Le secteur des services aux personnes est composé de son côté de 317 050 femmes et de 228 310 hommes. La surreprésentation des femmes s’explique par leur forte présence dans les services en santé (préposées aux bénéficiaires, par exemple) alors qu’il y a une plus grande parité dans la répartition des emplois selon le sexe dans les autres types de services aux personnes (alimentation, services personnels divers).
Les hommes sont fortement présents dans le grand secteur des services. C’est là une observation importante, car elle signifie que la présence accrue de femmes aux échelons supérieurs de la hiérarchie des emplois et au sein des classes moyennes n’a pas impliqué que seules (ou principalement) d’autres femmes se mettent à leur service dans des emplois moins qualifiés (garde des enfants, nettoyages, préposés aux soins, etc.). Bon nombre de ces emplois dans les services aux personnes sont aussi occupés par des hommes.
Alison Wolf soutient que 4 femmes travaillent de fait au service de chaque femme ayant eu accès aux classes sociales supérieures. Cette thèse doit être nuancée, car un grand nombre d’hommes œuvrent aussi dans tous les nouveaux emplois créés par l’entrée massive des femmes aux plus hauts échelons et dans les classes moyennes (préparation d’aliments transformés, soins des personnes, entretien, etc.) du marché du travail.
Vers la fin de la division du travail selon le sexe?

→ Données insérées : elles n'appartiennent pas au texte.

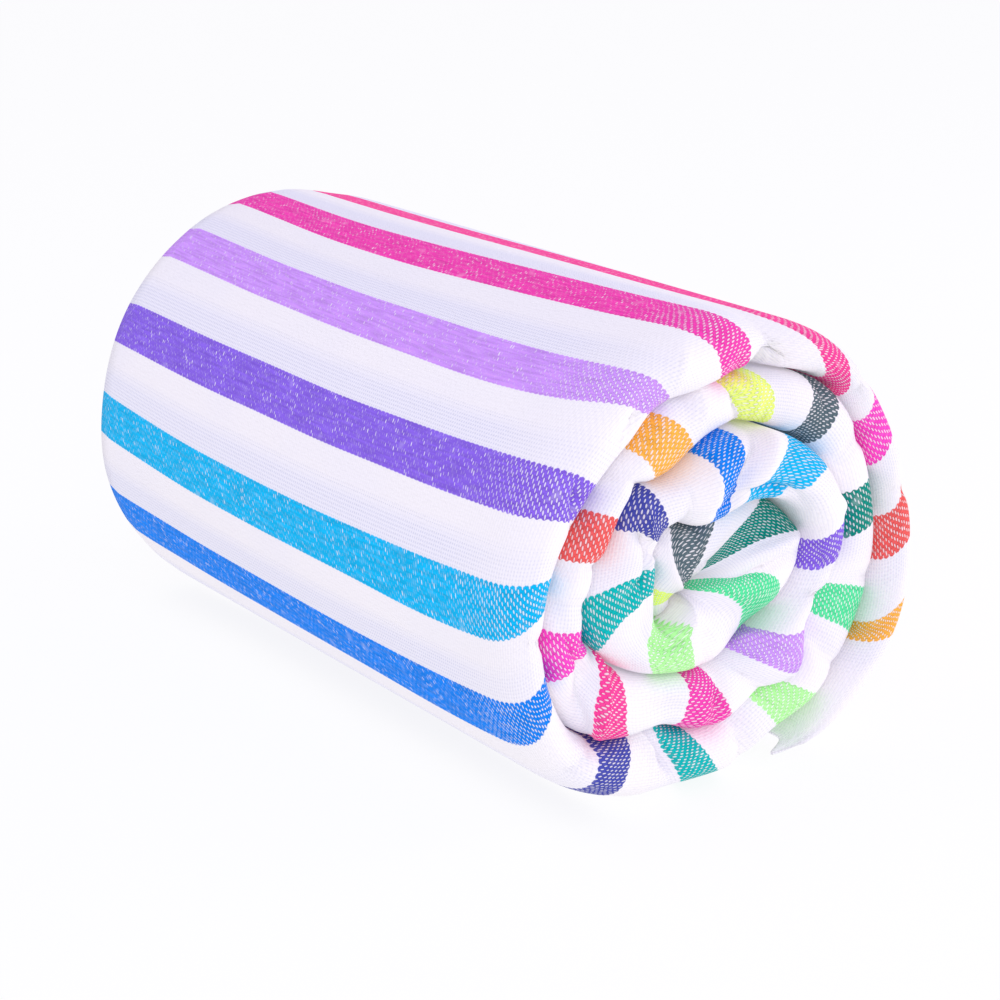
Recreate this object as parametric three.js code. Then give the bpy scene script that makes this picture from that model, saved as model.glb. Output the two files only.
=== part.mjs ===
// Rolled striped beach blanket, lying on its side.
// One woven cotton cloth, folded lengthwise into a soft strip of six layers and rolled up from one end.
// Millimetres, +Z up. The roll's axis runs along Y, the end with the spiral of folds faces -Y, the
// surface is z = 0 and the origin is the middle of the footprint.
import * as THREE from 'three';

// The whole roll.
const ROLL_LENGTH = 321;
const ROLL_MIDDLE_Y = 1.85;
const CORE = { x: -9.75, z: 77.4 };
const FAR_END_SHIFT = -6.5;
const FAR_END_GROWTH = 0.01;

// The strip and how it is wound, counter-clockwise inwards as seen from the front.
const TURN = 360;
const LOOSE_END = -54;
const CORE_END = 1296;
const STATION_STEP = 7.5;
const TURN_GAP = 0.8;
const CORE_HOLE = 1;

// The soft folds that close the strip at both ends of the roll. The rim is rounded further where the
// roll turns up off the surface.
const RIM_ROUNDING = 23;
const FLOOR_LIFT = { depth: 13, deg: 255, half: 38 };
const CREASE_DEPTH = 14;
const CROWN_SHARE = 0.47;
const FOLD_STEPS = 5;
const FOLD_FULLNESS = 0.82;
const FAR_BULGE_SHARE = 0.4;

// The loose end thins out to a lip over its first few degrees.
const LIP_DEGREES = 18;
const LIP_SHARE = 0.5;

// A row for each place along the wound strip, from the loose end to the core. deg is the angle about
// the core from +X, counted on through the turns. radius is how far the strip's outer side is from the
// core there. bulge is how far its fold at the near end stands out, or back where it is negative.
const WINDING = [
  { deg: -60, radius: 87, bulge: -6 },
  { deg: -45, radius: 97.5, bulge: -3 },
  { deg: -20, radius: 104.5, bulge: 0 },
  { deg: 0, radius: 105, bulge: 0 },
  { deg: 30, radius: 104, bulge: 0 },
  { deg: 52, radius: 106, bulge: -1 },
  { deg: 68, radius: 101, bulge: -8 },
  { deg: 82, radius: 99, bulge: 0 },
  { deg: 105, radius: 92, bulge: 0 },
  { deg: 135, radius: 84, bulge: 0 },
  { deg: 165, radius: 79, bulge: -1 },
  { deg: 195, radius: 80, bulge: 0 },
  { deg: 225, radius: 82, bulge: -2 },
  { deg: 255, radius: 81, bulge: -3 },
  { deg: 285, radius: 80, bulge: -4 },
  { deg: 303, radius: 80, bulge: -5 },
  { deg: 318, radius: 85, bulge: -5 },
  { deg: 345, radius: 94, bulge: -6 },
  { deg: 375, radius: 92, bulge: -2 },
  { deg: 405, radius: 92, bulge: -1 },
  { deg: 425, radius: 82, bulge: -6 },
  { deg: 448, radius: 73, bulge: -3 },
  { deg: 462, radius: 72, bulge: 0 },
  { deg: 474, radius: 65, bulge: 1 },
  { deg: 500, radius: 61, bulge: 0 },
  { deg: 530, radius: 62, bulge: -1 },
  { deg: 560, radius: 64, bulge: -3 },
  { deg: 586, radius: 62, bulge: 0 },
  { deg: 612, radius: 49, bulge: 1 },
  { deg: 640, radius: 55, bulge: 1 },
  { deg: 664, radius: 55, bulge: 0 },
  { deg: 680, radius: 66, bulge: 1 },
  { deg: 697, radius: 56, bulge: 1 },
  { deg: 722, radius: 69, bulge: 1 },
  { deg: 750, radius: 71, bulge: 5 },
  { deg: 780, radius: 64, bulge: 6 },
  { deg: 800, radius: 55, bulge: 6 },
  { deg: 820, radius: 47, bulge: 4 },
  { deg: 842, radius: 50, bulge: 1 },
  { deg: 865, radius: 44, bulge: 0 },
  { deg: 902, radius: 45, bulge: 0 },
  { deg: 945, radius: 34, bulge: 2 },
  { deg: 975, radius: 29, bulge: 3 },
  { deg: 1018, radius: 32, bulge: -2 },
  { deg: 1045, radius: 39, bulge: -8 },
  { deg: 1068, radius: 47, bulge: -2 },
  { deg: 1090, radius: 55, bulge: -1 },
  { deg: 1108, radius: 51, bulge: -8 },
  { deg: 1128, radius: 40, bulge: -8 },
  { deg: 1160, radius: 25, bulge: -4 },
  { deg: 1195, radius: 29, bulge: -3 },
  { deg: 1218, radius: 19, bulge: -3 },
  { deg: 1252, radius: 14, bulge: -8 },
  { deg: 1300, radius: 15, bulge: -12 },
  { deg: 1322, radius: CORE_HOLE, bulge: -12 },
  { deg: 1700, radius: CORE_HOLE, bulge: -12 },
];

const cotton = new THREE.MeshStandardMaterial({ color: 0xf1ecf6, roughness: 0.92, metalness: 0 });

function degToRad(deg) {
  return deg * Math.PI / 180;
}

function slopeAt(index, column) {
  const before = WINDING[Math.max(index - 1, 0)];
  const after = WINDING[Math.min(index + 1, WINDING.length - 1)];
  return (after[column] - before[column]) / (after.deg - before.deg);
}

// A smooth curve through the rows of the table: a cubic between each two rows, with the slope at a row
// taken from its two neighbours.
function winding(deg, column) {
  const last = WINDING.length - 1;
  const next = WINDING.findIndex((row, i) => i > 0 && (deg <= row.deg || i === last));
  const a = WINDING[next - 1];
  const b = WINDING[next];
  const span = b.deg - a.deg;
  const t = (deg - a.deg) / span;
  const rise = b[column] - a[column];
  const startSlope = slopeAt(next - 1, column) * span;
  const endSlope = slopeAt(next, column) * span;
  const curve = (startSlope - rise) * (1 - t) - (endSlope - rise) * t;
  return a[column] + t * rise + t * (1 - t) * curve;
}

// The strip's outer side, which lies flat where it would reach below the surface.
function outerRadius(deg) {
  const drop = -Math.sin(degToRad(deg));
  const free = Math.max(winding(deg, 'radius'), CORE_HOLE);
  return drop > 0 ? Math.min(free, CORE.z / drop) : free;
}

// The strip's inner side lies a little off the outer side of the next turn, and rises to a thin lip at
// the loose end.
function innerRadius(deg) {
  const outer = outerRadius(deg);
  const next = Math.max(winding(deg + TURN, 'radius'), CORE_HOLE) + TURN_GAP;
  const along = Math.min((deg - LOOSE_END) / LIP_DEGREES, 1);
  const share = LIP_SHARE + (1 - LIP_SHARE) * Math.sin(along * Math.PI / 2);
  return outer - (outer - next) * share;
}

// Half of the strip's section: a full, soft fold from the outer side over its crown to the inner side,
// a quarter of a superellipse each way. Each point has its radius and its depth behind the crown.
function foldPoints(outer, inner, rounding) {
  const crown = outer - CROWN_SHARE * (outer - inner);
  const points = [];
  for (let i = 0; i <= 2 * FOLD_STEPS; i += 1) {
    const angle = i * Math.PI / (2 * FOLD_STEPS);
    const isOutside = i <= FOLD_STEPS;
    const reach = isOutside ? outer - crown : inner - crown;
    const depth = isOutside ? rounding : CREASE_DEPTH;
    const across = Math.abs(Math.cos(angle)) ** FOLD_FULLNESS;
    const forward = Math.abs(Math.sin(angle)) ** FOLD_FULLNESS;
    points.push({ r: crown + reach * across, depth: depth * (1 - forward) });
  }
  return points;
}

// How far the strip's outer side is rounded back at the ends of the roll: at the rim in the first turn,
// and as deep as the creases between two turns after that.
function rimRounding(deg) {
  if (deg > LOOSE_END + TURN) {
    return CREASE_DEPTH;
  }
  const away = (deg - FLOOR_LIFT.deg) / FLOOR_LIFT.half;
  return RIM_ROUNDING + FLOOR_LIFT.depth * Math.exp(-away * away);
}

// The strip's whole section at one angle, as a closed loop of points in space.
function stationLoop(deg) {
  const outer = outerRadius(deg);
  const inner = innerRadius(deg);
  const rounding = rimRounding(deg);
  const bulge = winding(deg, 'bulge');
  const nearEnd = ROLL_MIDDLE_Y - ROLL_LENGTH / 2 - bulge;
  const farEnd = ROLL_MIDDLE_Y + ROLL_LENGTH / 2 + FAR_BULGE_SHARE * bulge;
  const fold = foldPoints(outer, inner, rounding);
  const near = fold.map((p) => ({ r: p.r, y: nearEnd + p.depth }));
  const far = fold.map((p) => ({ r: p.r, y: farEnd - p.depth })).reverse();
  return [...near, ...far].map((p) => placed(p.r, p.y, deg));
}

// A point of the roll, with the roll's slight lean and growth towards its far end.
function placed(r, y, deg) {
  const along = (y - ROLL_MIDDLE_Y) / ROLL_LENGTH + 0.5;
  const x = CORE.x + r * Math.cos(degToRad(deg)) + FAR_END_SHIFT * along;
  const z = CORE.z + r * Math.sin(degToRad(deg));
  return new THREE.Vector3(x, y, Math.max(z, 0) * (1 + FAR_END_GROWTH * along));
}

// The strip swept through all its stations, with a flat cap at the loose end and one at the core.
function woundStrip() {
  const stations = [];
  for (let deg = LOOSE_END; deg <= CORE_END; deg += STATION_STEP) {
    stations.push(stationLoop(deg));
  }
  const size = stations[0].length;
  const points = stations.flat();
  const faces = [];
  for (let i = 0; i + 1 < stations.length; i += 1) {
    for (let j = 0; j < size; j += 1) {
      const a = i * size + j;
      const b = i * size + (j + 1) % size;
      faces.push([a, b + size, b], [a, a + size, b + size]);
    }
  }
  addCap(points, faces, 0, size, false);
  addCap(points, faces, (stations.length - 1) * size, size, true);
  const geometry = new THREE.BufferGeometry().setFromPoints(points);
  geometry.setIndex(faces.flat());
  geometry.computeVertexNormals();
  return geometry;
}

function addCap(points, faces, start, size, facesOnward) {
  const middle = new THREE.Vector3();
  points.slice(start, start + size).forEach((p) => middle.add(p));
  points.push(middle.divideScalar(size));
  const centre = points.length - 1;
  for (let j = 0; j < size; j += 1) {
    const a = start + j;
    const b = start + (j + 1) % size;
    faces.push(facesOnward ? [b, a, centre] : [a, b, centre]);
  }
}

const blanket = new THREE.Mesh(woundStrip(), cotton);
blanket.name = 'rolled_blanket';

const part = new THREE.Group();
part.add(blanket);

export default part;
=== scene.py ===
"""Rolled striped beach blanket in woven cotton.

The cloth is 2.0 m wide and 1.5 m long. It is folded in thirds and then in half into a strip of six layers,
and the strip is rolled up from one end and lies on its side. The roll's axis runs along Y, the end with the
spiral of folds faces -Y, and the loose end lies on the floor at the lower right of that end.

Lengths in the tables are millimetres and angles are degrees about the roll's core, counted on through the
turns from the loose end inwards. Meshes are made in metres.
"""
import logging
import math
from dataclasses import dataclass
from enum import Enum
from typing import NamedTuple

import bpy
import numpy as np
from mathutils import Matrix, Vector


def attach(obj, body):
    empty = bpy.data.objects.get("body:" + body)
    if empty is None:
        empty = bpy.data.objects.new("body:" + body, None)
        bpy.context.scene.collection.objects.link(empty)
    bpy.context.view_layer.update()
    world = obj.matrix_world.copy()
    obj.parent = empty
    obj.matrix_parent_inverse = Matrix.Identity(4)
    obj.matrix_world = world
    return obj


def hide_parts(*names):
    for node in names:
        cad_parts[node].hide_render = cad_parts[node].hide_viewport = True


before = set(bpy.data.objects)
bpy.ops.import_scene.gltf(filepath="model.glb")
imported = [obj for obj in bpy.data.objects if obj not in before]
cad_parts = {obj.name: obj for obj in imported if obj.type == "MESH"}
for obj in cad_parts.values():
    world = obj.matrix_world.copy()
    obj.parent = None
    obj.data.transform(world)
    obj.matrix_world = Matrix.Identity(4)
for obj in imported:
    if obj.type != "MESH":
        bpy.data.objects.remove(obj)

LOG = logging.getLogger("rolled_blanket")
MM = 0.001
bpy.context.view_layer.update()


class Yarn(Enum):
    """The sixteen dyed weft colours, in the order in which they follow each other along the cloth."""

    ORANGE = "#F9B046"
    CORAL = "#EA5C5A"
    MAGENTA = "#F84AC2"
    PINK = "#F84298"
    HOT_PINK = "#F040AC"
    LILAC = "#CA94F2"
    PURPLE = "#8662DE"
    CYAN = "#02B4EA"
    BLUE = "#0280EC"
    NAVY = "#464CA8"
    TEAL = "#04B4B2"
    LIME = "#B0F89C"
    GREEN = "#52E09A"
    DARK_GREEN = "#088678"
    GREY = "#54666E"
    YELLOW = "#EAFF7C"


class Turn(NamedTuple):
    """One row of the winding: the outer side of the strip at a winding angle.

    Attributes:
        deg: Winding angle.
        radius: Distance of the strip's outer side from the core, in millimetres.
        bulge: How far the fold stands out of the end, in millimetres.
    """

    deg: float
    radius: float
    bulge: float


WINDING: tuple[Turn, ...] = (
    Turn(-80, 74, -10), Turn(-60, 87, -6), Turn(-45, 97.5, -3), Turn(-20, 104.5, 0), Turn(0, 105, 0),
    Turn(30, 104, 0), Turn(52, 106, -1), Turn(68, 101, -8), Turn(82, 99, 0), Turn(105, 92, 0),
    Turn(135, 84, 0), Turn(165, 79, -1), Turn(195, 80, 0), Turn(225, 82, -2), Turn(255, 81, -3),
    Turn(285, 80, -4), Turn(303, 80, -5), Turn(318, 85, -5), Turn(345, 92, -6), Turn(375, 89.5, -2),
    Turn(405, 92, -1), Turn(425, 82, -6), Turn(448, 73, -3), Turn(462, 72, 0), Turn(474, 65, 1),
    Turn(500, 61, 0), Turn(530, 62, -1), Turn(560, 64, -3), Turn(586, 62, 0), Turn(612, 49, 1),
    Turn(640, 55, 1), Turn(664, 55, 0), Turn(680, 66, 1), Turn(697, 56, 1), Turn(722, 69, 1),
    Turn(750, 71, 5), Turn(780, 64, 6), Turn(800, 55, 6), Turn(820, 47, 4), Turn(842, 50, 1),
    Turn(865, 44, 0), Turn(902, 45, 0), Turn(945, 34, 2), Turn(975, 29, 3), Turn(1018, 32, -2),
    Turn(1045, 39, -8), Turn(1068, 47, -2), Turn(1090, 55, -1), Turn(1108, 51, -8), Turn(1128, 40, -8),
    Turn(1160, 25, -4), Turn(1195, 29, -3), Turn(1218, 19, -3), Turn(1252, 14, -8), Turn(1300, 15, -12),
    Turn(1322, 1, -12), Turn(1700, 1, -12),
)


class StripeRow(NamedTuple):
    """Where one coloured stripe crosses the strip, as winding angles.

    Attributes:
        yarn: Colour of the stripe, or None for a short edge of the cloth.
        cloth: Place of the stripe's middle along the cloth, in millimetres from the loose end.
        rim: Angle where its first edge goes over the outer crease or the roll's rim.
        rim_end: Angle where its last edge does.
        crease: Angle where its first edge goes into the inner crease.
        crease_end: Angle where its last edge does.
        near: Angle of its middle on the roll's body, 50 mm behind the rim.
        middle: Angle of its middle halfway along the body.
        far: Angle of its middle at the far end.
    """

    yarn: Yarn | None
    cloth: float
    rim: float
    rim_end: float
    crease: float
    crease_end: float
    near: float | None = None
    middle: float | None = None
    far: float | None = None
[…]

La division du travail selon le sexe est en mutation, mais il est trop tôt pour conclure à sa disparition. Il est clair que le sommet de la hiérarchie socioprofessionnelle a évolué vers une plus grande égalité d’accès –la médecine, le droit ou l’administration sont là pour en témoigner–, mais les secteurs du travail de bureau et le monde ouvrier sont restés marqués par la division sexuelle du travail. Cependant, comme ces 2 secteurs sont eux-mêmes en diminution (c’est une tendance structurelle, pour employer le jargon de la sociologie), il s’ensuit que les types d’emploi marqués par une division sexuelle du travail sont en régression. Une exception se dessine cependant nettement: tout le secteur de la santé se féminise rapidement, des préposés aux soins jusqu’aux médecins.